Nous ne sommes pas là pour juger les gens et en tirer des conclusions, mais plutôt pour nous connaître nous-mêmes, pour avancer et passer à l’Au-delà dans une condition où nous n’aurons aucun regret! Toute recherche autre que celle-là ne fera que ralentir notre vitesse sur le chemin menant au but, et nous fera perdre beaucoup de choses qu’il est impossible de rattraper plus tard! S’il en est ainsi, essayons de reconsidérer toutes nos évaluations sans établir de comparaison avec le passé, et essayons de voir objectivement, tout en réalisant le “nouveau présent” qui est en face de nous en tant que “nouveau” en considérant son service. C’est seulement dans ce cas qu’il nous sera possible d’évaluer ce qui en est “nouveau”. Non seulement votre vie est évaluée ainsi, mais aussi tous vos rêves et visions dans votre imagination. Ils sont également évalués en fonction des informations que vous avez du passé.
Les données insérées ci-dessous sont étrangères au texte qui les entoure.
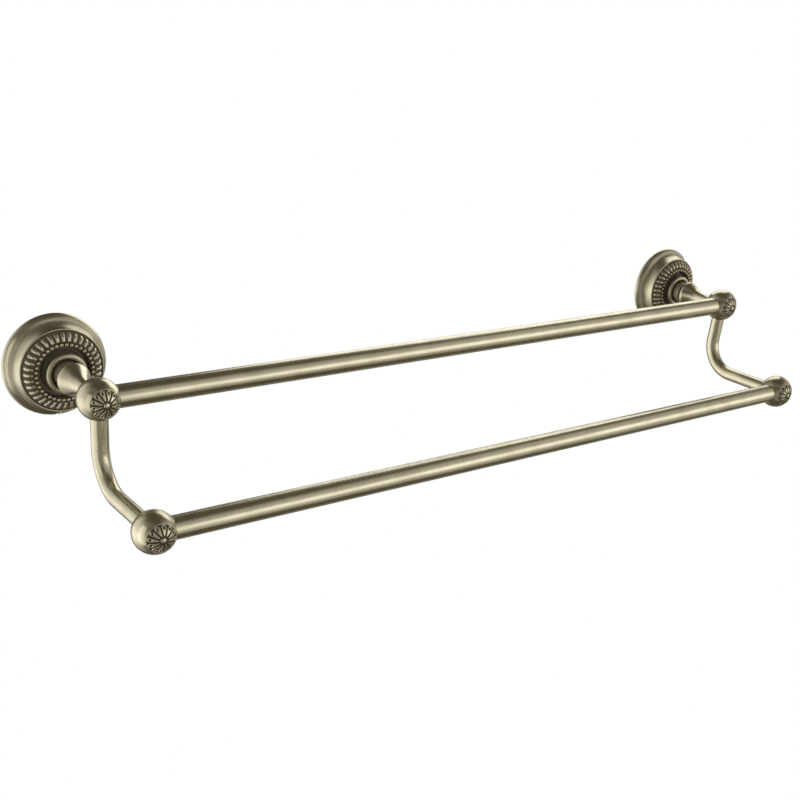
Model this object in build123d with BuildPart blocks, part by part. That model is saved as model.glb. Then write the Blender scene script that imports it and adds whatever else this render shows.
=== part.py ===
from build123d import *
import math
import os

# Double towel bar. X runs along the bars, +Z is up, the wall is the plane Y = 0 and the
# rack stands out towards -Y. The origin is on the wall, midway between the two posts,
# at the height of the upper balls. Millimetres.

# Layout
POST_SPACING = 610.0
UPPER_REACH = 78.5
LOWER_REACH = 158.0
DROP = 60.6

# Balls and bars
BALL_R = 14.25
BAR_R = 7.9
BAR_BORE_R = 5.9
SOCKET_GAP = 0.05
SOCKET_FLOOR = 5.6
END_GAP = 0.5

# Bent arm
ARM_R = 5.85
ARM_BEND_R = 26.0
ARM_CORNER_REACH = 75.2
ARM_CORNER_DROP = 61.6
ARM_SPIGOT_R = 4.0
ARM_SPIGOT_END = 5.2

# Wall plate
PLATE_R = 28.0
PLATE_T = 6.0
PLATE_GROOVE_R = 27.2
PLATE_GROOVE_W = 4.4
PLATE_HOLE_SPACING = 36.0
PLATE_HOLE_R = 2.6
PLATE_SINK_R = 5.0
PLATE_WINDOW_R = 11.0

# Flange
LIP_R = 36.3
LIP_H = 1.9
GROOVE_R = 32.3
GROOVE_H = 6.25
COVE_MID_R = 30.2
COVE_MID_H = 9.6
RIDGE_R = 28.55
RIDGE_H = 16.4
PAN_R = 28.2
WEB_FRONT = 15.5
WEB_BACK = 11.5
CAVITY_R = 24.0
PLATE_POCKET_R = 28.4
TIE_HOLE_R = 3.3

# Ornament ring
RING_OUT_R = 28.0
RING_IN_R = 17.9
LOBES = 36
LOBE_START = {"left": 8.4, "right": 7.2}
LOBE_LENGTH = 6.3
LOBE_W = 2.9
LOBE_MID_R = 24.7
LOBE_MID_H = 19.2
LOBE_TILT = 24.0
BEAD_R = 1.45
BEAD_RING_R = 19.55
BEAD_H = 20.45

# Collar and neck
BOSS_R = 9.3
COLLAR_R = 14.1
COLLAR_TOP_R = 12.4
COLLAR_TOP_H = 24.2
COLLAR_ROLL_R = 1.9
RIM_R = 11.5
RIM_H = 36.6
WAIST_R = 4.6
WAIST_H = 60.0
NECK_SPIGOT_R = 3.0
NECK_SPIGOT_END = 6.0

# Tie screw (M6) and grub screw (M5)
TIE_R = 3.0
TIE_END = 27.0
TIE_HEAD_R = 5.0
TIE_HEAD_T = 3.8
TIE_HEX_AF = 4.0
WASHER_R = 7.5
WASHER_T = 1.2
GRUB_R = 2.5
GRUB_H = 3.2
GRUB_TIP_R = 1.0
GRUB_LENGTH = 7.8
GRUB_HEX_AF = 2.5

# Rosettes
ROSETTE_R = 10.35
ROSETTE_SEAT = 9.3
ROSETTE_DOME_R = 13.8
PETALS = 12
PETAL_START = {"left_upper": 12.0, "left_lower": 21.0, "right_upper": 5.0, "right_lower": 26.0}
PETAL_MID_R = 6.6
PETAL_LENGTH = 7.0
PETAL_W = 2.6
EYE_R = 2.1
PEG_R = 2.0
PEG_END = 5.6


def save(piece, name):
    """Label one finished sub-part and write its STEP file."""
    piece.part.label = name
    export_step(piece.part, f"parts/{name}.step")
    print(name, round(piece.part.volume, 1))


def post_axis(post_x):
    """The line square to the wall through one post."""
    return Axis((post_x, 0, 0), (0, 1, 0))


def ball_centre(post_x, level):
    """Centre of the upper or the lower ball of one post."""
    if level == "upper":
        return Vector(post_x, -UPPER_REACH, 0)
    return Vector(post_x, -LOWER_REACH, -DROP)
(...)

Par conséquent, vos interprétations sont toujours basées sur votre comparaison avec ce qui est bien connu du passé… Qu’en serait-il si c’était quelque chose de nouveau sans lien avec le passé? Ne seriez-vous pas injuste envers lui en ne lui accordant pas son dû?… Ne seriez-vous pas injuste envers votre propre âme tout en étant injuste avec l’autre?… Demandez-vous si la vie se manifeste par la récurrence du passé; ou alors s’il y a de nouveaux faits actuels mais que nous persistons à croire qu’il n’y en a pas, à cause de la relation que notre cerveau établit avec le passé pour leur évaluation? Pourquoi ne percevons-nous pas “le nouveau” en ce que nous regardons, bien que nous soutenions l’idée que nous n’avions pas observé la même chose la veille?